### What to produce:
Set down only the lines running from the one with "Reconstruct the object" to the one with "WELD_DISTANCE = 0.001 * MM", both lines included, exactly as they stand, please.

Source data
====

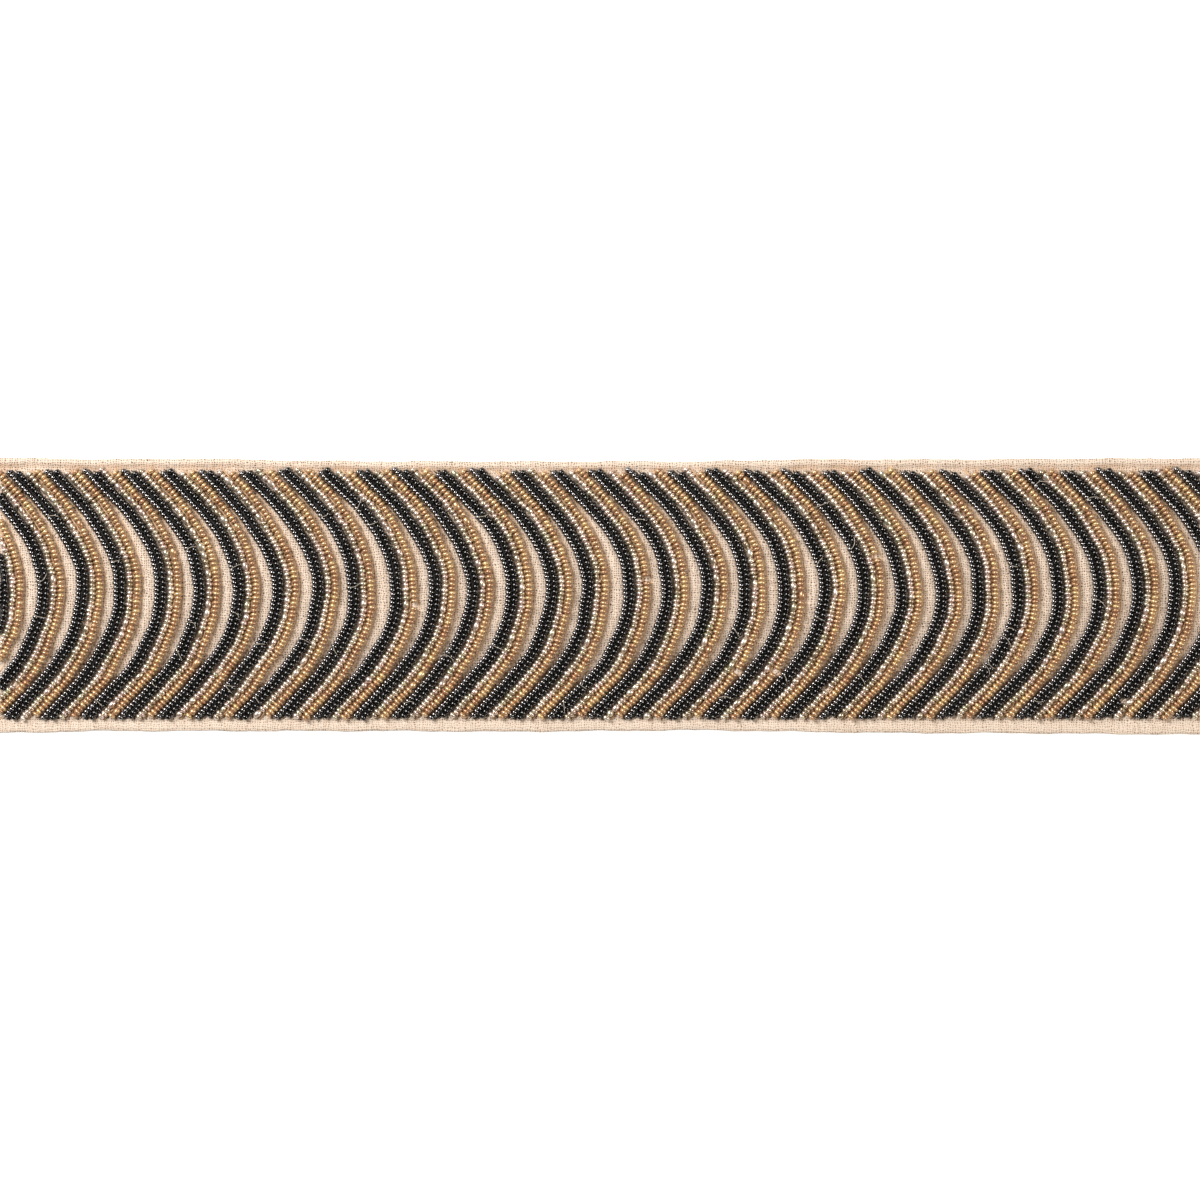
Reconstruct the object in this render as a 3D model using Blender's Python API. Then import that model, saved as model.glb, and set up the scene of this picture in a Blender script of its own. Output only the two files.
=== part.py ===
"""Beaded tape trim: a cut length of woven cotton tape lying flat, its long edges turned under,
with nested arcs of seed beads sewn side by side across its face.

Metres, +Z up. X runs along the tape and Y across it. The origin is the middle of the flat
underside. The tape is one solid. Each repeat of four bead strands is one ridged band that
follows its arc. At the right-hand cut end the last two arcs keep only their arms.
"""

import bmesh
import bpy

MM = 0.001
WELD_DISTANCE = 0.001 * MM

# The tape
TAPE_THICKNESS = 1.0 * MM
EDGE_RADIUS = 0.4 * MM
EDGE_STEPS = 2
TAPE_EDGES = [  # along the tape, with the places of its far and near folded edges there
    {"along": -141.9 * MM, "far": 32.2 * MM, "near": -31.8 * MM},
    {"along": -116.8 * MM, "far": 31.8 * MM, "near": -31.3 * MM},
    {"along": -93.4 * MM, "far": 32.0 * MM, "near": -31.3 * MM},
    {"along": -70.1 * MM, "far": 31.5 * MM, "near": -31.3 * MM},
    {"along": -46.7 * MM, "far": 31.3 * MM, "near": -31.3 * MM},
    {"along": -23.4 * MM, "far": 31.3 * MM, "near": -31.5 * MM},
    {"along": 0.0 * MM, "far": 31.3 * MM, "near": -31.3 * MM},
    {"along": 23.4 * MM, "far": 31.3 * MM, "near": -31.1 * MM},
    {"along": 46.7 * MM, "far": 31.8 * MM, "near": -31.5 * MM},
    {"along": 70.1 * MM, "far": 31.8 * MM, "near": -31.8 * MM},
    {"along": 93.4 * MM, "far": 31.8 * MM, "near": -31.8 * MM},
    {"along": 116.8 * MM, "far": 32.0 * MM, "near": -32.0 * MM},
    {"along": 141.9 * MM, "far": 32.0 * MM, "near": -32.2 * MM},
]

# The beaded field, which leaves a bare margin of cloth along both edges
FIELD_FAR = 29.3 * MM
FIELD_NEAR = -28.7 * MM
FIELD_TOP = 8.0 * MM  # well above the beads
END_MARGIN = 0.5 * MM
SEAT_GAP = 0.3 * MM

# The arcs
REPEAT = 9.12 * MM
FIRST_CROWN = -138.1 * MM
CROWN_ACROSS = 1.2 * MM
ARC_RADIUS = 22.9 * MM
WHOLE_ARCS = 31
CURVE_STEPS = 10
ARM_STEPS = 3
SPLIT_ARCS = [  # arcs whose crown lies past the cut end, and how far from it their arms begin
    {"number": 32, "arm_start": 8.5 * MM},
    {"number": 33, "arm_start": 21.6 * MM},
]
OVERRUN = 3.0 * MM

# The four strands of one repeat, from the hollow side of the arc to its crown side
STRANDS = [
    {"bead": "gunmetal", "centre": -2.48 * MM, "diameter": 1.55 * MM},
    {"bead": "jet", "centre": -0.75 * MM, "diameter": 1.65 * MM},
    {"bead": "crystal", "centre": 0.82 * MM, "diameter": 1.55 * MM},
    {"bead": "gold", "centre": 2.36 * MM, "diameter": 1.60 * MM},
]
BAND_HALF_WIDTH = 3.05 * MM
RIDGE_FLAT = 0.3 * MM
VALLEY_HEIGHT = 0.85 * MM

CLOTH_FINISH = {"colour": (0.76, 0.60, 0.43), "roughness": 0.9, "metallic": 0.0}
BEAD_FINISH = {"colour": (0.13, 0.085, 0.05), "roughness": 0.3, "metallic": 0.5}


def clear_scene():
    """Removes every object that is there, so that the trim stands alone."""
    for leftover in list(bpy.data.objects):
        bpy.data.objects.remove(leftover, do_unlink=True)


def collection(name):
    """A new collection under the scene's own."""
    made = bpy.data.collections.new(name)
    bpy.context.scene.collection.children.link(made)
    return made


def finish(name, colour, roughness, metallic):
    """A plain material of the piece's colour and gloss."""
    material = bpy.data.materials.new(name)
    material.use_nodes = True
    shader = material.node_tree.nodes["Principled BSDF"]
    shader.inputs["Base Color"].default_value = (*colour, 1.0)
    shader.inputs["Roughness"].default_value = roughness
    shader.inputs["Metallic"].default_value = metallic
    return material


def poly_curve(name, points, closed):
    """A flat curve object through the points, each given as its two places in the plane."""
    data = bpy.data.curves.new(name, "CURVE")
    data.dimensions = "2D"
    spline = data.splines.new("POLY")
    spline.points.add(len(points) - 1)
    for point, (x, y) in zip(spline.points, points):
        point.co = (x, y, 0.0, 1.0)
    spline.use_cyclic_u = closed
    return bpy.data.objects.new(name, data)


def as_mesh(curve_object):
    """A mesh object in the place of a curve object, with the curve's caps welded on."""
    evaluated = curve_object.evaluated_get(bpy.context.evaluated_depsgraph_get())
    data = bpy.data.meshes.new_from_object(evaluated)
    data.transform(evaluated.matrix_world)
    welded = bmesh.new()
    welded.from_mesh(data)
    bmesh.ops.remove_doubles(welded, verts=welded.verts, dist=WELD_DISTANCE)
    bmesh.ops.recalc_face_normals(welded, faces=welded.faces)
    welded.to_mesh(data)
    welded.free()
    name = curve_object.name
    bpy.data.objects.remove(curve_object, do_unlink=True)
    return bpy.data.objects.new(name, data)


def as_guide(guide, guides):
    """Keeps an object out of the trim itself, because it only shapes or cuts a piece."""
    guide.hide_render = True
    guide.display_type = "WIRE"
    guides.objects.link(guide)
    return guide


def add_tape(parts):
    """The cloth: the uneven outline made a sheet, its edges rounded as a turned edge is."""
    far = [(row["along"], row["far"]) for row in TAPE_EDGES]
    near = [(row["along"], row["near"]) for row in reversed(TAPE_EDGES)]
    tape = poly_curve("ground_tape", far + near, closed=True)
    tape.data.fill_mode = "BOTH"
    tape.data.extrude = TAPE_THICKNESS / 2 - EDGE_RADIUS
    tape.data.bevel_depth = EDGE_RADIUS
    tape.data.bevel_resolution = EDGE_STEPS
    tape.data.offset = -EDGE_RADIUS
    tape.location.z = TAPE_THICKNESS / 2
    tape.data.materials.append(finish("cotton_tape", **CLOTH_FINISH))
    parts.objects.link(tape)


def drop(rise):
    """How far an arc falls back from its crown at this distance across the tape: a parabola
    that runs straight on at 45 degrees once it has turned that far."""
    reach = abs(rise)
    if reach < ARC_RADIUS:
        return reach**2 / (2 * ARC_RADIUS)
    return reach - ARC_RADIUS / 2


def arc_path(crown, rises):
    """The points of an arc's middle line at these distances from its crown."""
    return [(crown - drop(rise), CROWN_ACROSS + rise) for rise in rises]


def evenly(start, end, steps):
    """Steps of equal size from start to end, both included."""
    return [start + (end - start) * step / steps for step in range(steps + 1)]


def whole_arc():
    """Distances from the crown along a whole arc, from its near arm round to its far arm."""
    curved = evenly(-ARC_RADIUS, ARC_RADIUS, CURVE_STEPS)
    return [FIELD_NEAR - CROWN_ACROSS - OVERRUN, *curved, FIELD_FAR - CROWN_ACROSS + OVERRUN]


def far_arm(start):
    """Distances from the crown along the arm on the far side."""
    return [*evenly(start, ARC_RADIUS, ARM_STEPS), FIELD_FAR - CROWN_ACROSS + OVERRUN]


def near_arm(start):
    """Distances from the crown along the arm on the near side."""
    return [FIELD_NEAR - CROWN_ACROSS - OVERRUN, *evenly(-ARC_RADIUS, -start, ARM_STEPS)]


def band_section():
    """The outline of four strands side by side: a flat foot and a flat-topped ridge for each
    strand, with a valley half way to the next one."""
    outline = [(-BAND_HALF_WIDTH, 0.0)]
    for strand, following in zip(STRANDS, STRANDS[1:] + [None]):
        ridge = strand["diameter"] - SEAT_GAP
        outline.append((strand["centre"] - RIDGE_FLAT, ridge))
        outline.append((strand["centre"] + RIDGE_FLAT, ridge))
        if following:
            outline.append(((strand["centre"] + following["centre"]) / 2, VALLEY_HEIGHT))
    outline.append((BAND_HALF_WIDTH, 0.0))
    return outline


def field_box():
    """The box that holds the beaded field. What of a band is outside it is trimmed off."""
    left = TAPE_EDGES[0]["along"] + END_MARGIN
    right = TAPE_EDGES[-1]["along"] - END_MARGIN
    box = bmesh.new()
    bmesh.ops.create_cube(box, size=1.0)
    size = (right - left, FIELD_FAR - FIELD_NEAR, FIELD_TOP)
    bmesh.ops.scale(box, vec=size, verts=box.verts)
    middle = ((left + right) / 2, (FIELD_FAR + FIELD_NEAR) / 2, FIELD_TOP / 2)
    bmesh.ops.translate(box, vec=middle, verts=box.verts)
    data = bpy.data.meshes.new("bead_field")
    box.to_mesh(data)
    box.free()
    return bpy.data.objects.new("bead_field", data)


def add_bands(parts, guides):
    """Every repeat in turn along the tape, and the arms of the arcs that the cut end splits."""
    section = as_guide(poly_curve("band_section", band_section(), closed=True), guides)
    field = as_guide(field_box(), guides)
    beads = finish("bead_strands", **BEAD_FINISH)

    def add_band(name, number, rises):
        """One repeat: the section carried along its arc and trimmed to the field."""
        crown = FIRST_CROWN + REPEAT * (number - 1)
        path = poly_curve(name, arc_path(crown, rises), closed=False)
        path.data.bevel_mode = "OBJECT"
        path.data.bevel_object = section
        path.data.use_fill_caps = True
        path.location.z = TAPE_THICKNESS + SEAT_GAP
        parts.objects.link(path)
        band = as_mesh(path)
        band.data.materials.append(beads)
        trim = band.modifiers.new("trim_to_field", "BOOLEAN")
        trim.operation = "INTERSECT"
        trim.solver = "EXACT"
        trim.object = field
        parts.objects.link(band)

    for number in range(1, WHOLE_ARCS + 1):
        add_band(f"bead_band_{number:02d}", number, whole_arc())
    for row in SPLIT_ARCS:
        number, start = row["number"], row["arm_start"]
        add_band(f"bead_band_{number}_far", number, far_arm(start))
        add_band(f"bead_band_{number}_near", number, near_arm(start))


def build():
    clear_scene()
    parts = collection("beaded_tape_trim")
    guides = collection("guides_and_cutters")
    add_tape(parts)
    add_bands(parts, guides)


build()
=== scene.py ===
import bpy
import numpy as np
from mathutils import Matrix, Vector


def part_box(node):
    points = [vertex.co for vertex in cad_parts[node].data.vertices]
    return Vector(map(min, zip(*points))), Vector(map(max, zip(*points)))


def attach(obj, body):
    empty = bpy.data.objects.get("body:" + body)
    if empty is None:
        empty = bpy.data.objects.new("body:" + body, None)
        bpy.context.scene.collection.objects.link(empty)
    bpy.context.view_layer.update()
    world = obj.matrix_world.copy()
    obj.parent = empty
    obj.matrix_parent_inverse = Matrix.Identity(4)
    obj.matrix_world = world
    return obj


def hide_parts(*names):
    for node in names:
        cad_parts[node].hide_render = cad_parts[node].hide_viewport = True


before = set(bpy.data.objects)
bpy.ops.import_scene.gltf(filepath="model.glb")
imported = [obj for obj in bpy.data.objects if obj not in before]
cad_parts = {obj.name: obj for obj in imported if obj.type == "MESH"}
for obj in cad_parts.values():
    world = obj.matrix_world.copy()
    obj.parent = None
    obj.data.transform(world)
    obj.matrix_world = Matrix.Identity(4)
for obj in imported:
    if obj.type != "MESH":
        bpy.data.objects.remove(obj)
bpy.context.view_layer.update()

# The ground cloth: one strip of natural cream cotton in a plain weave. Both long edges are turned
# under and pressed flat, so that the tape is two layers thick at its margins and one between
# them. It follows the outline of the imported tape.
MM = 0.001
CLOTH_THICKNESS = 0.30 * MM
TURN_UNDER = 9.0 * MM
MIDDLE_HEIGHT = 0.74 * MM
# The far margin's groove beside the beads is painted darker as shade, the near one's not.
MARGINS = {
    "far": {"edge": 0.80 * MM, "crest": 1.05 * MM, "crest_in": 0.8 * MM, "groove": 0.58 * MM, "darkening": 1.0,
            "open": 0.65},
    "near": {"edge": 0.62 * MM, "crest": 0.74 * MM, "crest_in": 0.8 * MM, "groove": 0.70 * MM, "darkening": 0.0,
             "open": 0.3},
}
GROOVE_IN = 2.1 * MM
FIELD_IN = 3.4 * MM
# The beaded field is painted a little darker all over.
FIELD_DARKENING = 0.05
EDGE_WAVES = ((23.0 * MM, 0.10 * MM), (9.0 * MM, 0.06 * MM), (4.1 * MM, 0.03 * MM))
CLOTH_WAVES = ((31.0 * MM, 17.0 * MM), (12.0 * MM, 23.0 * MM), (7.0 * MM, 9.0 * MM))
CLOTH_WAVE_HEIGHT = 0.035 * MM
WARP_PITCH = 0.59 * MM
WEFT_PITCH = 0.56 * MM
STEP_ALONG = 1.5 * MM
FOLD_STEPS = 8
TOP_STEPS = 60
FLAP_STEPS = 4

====

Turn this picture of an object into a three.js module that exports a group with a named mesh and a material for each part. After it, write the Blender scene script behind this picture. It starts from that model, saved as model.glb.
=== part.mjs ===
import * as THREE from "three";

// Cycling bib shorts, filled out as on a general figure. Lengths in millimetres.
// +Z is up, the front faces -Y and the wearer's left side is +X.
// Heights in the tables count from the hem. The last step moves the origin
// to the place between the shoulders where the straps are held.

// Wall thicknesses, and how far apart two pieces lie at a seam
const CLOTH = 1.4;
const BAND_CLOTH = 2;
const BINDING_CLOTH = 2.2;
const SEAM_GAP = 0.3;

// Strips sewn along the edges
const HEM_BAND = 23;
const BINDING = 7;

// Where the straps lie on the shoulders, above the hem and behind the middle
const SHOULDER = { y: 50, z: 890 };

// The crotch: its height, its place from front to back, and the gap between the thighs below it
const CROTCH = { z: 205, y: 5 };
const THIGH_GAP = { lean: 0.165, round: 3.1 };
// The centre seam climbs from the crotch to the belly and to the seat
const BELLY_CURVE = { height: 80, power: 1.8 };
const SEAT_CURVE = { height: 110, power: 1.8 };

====

### Response to this exercise:
Reconstruct the object in this render as a 3D model using Blender's Python API. Then import that model, saved as model.glb, and set up the scene of this picture in a Blender script of its own. Output only the two files.
=== part.py ===
"""Beaded tape trim: a cut length of woven cotton tape lying flat, its long edges turned under,
with nested arcs of seed beads sewn side by side across its face.

Metres, +Z up. X runs along the tape and Y across it. The origin is the middle of the flat
underside. The tape is one solid. Each repeat of four bead strands is one ridged band that
follows its arc. At the right-hand cut end the last two arcs keep only their arms.
"""

import bmesh
import bpy

MM = 0.001
WELD_DISTANCE = 0.001 * MM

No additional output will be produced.